The disciples, Acts records, had the good fortune to be praying in company with Mary, whose prayers and help we also seek. Pope Francis suggests, in a magnificently non-PC phrase that if we don’t want Mary as a Mother we will certainly have her as a Mother-in-Law. His serious point is that we should approach prayer as a familial and familiar exercise, as the most natural conversational activity we can imagine.  

One of the gifts of Easter is the ease with which we are shown how to pray. God cannot do more to show us how real and powerful is his love for us than in the life, death and resurrection of Jesus. Through Jesus we have been brought into the family of God; our prayer is often, quite rightly, like dinner-time conversation, catching up on how the day is going, alerting our father and brother to what’s in store in the days ahead.  

Jesuit priest Fr Frank Wallace wrote a book on prayer called Encounter, Not Performance. His title communicates his point. Many of us who find prayer difficult think that praying is about a performance that will change God. We turn up and put on a show that we hope God will find pleasing; or it can be a bit like pressing one of those call options.  

Fr Wallace, however, says that prayer is an encounter, a meeting of friends. We do not have to do anything in prayer. In the words of Marx – Groucho, not Karl – ‘don’t just do something; stand there!’ God does not need a show from us, in fact the more we pretend before God the more God must surely wonder why we are bothering. To stretch the family analogy further, some performed prayers are like those endless circular family arguments. Everyone involved knows what the end will be; it happened last Christmas too; we’re all wondering why we can’t just cut out the tedious performance of rancorous and recriminatory verbiage in the middle; why say things you need not, that everyone in the conversation knows already. Performative prayer may not be filled out with rancour and recrimination, but there are often equally unhelpful self-justifying or self-serving elements to it, surely pointless if we take one second to remember whom we are addressing. Jesus urges us not to pile up empty phrases in prayer, but to speak directly to God as to a loving parent.

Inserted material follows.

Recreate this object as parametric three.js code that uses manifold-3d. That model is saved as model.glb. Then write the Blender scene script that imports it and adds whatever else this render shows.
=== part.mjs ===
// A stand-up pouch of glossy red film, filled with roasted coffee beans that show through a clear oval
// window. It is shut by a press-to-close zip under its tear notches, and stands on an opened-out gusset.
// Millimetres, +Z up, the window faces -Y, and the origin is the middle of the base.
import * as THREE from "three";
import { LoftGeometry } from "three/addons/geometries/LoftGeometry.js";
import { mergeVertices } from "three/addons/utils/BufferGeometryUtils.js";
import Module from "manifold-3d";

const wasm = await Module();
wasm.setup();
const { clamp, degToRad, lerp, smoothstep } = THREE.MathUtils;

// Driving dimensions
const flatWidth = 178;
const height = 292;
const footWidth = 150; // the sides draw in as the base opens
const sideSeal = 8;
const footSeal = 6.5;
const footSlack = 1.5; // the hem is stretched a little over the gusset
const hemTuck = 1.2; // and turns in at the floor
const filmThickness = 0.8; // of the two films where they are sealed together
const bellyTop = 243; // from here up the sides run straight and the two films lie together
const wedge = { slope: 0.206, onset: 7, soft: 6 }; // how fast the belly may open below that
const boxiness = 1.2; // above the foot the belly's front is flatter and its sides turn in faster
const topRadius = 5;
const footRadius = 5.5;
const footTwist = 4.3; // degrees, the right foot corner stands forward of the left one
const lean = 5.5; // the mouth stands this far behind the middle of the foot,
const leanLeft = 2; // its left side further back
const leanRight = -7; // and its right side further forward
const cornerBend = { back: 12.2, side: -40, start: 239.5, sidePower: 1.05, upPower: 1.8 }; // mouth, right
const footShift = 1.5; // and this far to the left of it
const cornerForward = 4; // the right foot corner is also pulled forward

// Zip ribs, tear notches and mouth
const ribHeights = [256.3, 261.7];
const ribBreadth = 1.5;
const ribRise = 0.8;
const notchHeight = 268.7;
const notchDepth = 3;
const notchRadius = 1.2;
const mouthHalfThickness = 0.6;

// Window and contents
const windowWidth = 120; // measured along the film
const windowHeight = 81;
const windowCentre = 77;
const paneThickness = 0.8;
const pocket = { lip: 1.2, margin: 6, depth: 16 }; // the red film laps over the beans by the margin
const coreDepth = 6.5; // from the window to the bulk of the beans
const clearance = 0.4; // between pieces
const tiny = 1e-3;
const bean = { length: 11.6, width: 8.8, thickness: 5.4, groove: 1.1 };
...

Following the witness of Jesus and the leaders of the early church, we are encouraged to make ourselves available to God and experience his loving presence, in any way that helps us draw closer to the one who created, loves, sustains and saves us. What helps one person in prayer may not help someone else and so the rich diversity of the church’s tradition in prayer reflects the variety of ways we can encounter God. The rule is ‘if it helps, do it; if it doesn’t, don’t’.  

There are many templates and formulae and they do not always fall into the ‘performance’ trap: after all, words are the way we create meaning and it makes a difference which ones we choose.  

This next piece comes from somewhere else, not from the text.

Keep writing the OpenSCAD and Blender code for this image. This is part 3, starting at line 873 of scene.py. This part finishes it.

Above all, to follow my underlying theme, there’s the prayer our Lord himself gave us in which we address God as ‘our’ Father; there’s the official prayer of the church, the daily office; also traditional devotions such as the rosary, and the threefold daily recollection of the incarnation in the Angelus (Mary again); there are pilgrimage ways of praying, as in tomorrow’s National Pilgrimage to Walsingham, and there are Retreat ways of praying as some of us experienced last week. There are the well-known and tested formulations of prayer by, e.g., St Francis (‘Lord, make me an instrument of your peace’) or St Richard of Chichester (‘…may we know you more clearly, love you more dearly, and follow you more nearly, day by day’); there are the collects of the church. These and many other ways of praying conform to St Augustine’s advice to his friend Proba about why God wishes us to pray:

The Lord our God does not want our will, which he cannot fail to know, to become known to him, but our desire, by which we can receive what he prepares to give, to be exercised in prayers.                                         Letter 130  

You do have to pick formulae thoughtfully, the right ones for you. My bugbear is the so-called serenity prayer, found on many a pastel plaque in many a pastel Christian bookshop:

God grant me the serenity to accept the things I cannot change, courage to change the things I can and wisdom to know the difference.

I prefer the version by my favourite Australian Jesuit, Fr Richard Leonard, which he calls the Senility Prayer:

God grant me the senility to forget the people I never liked anyway, the good fortune to run into the ones I do, and the eyesight to tell the difference.  Amen.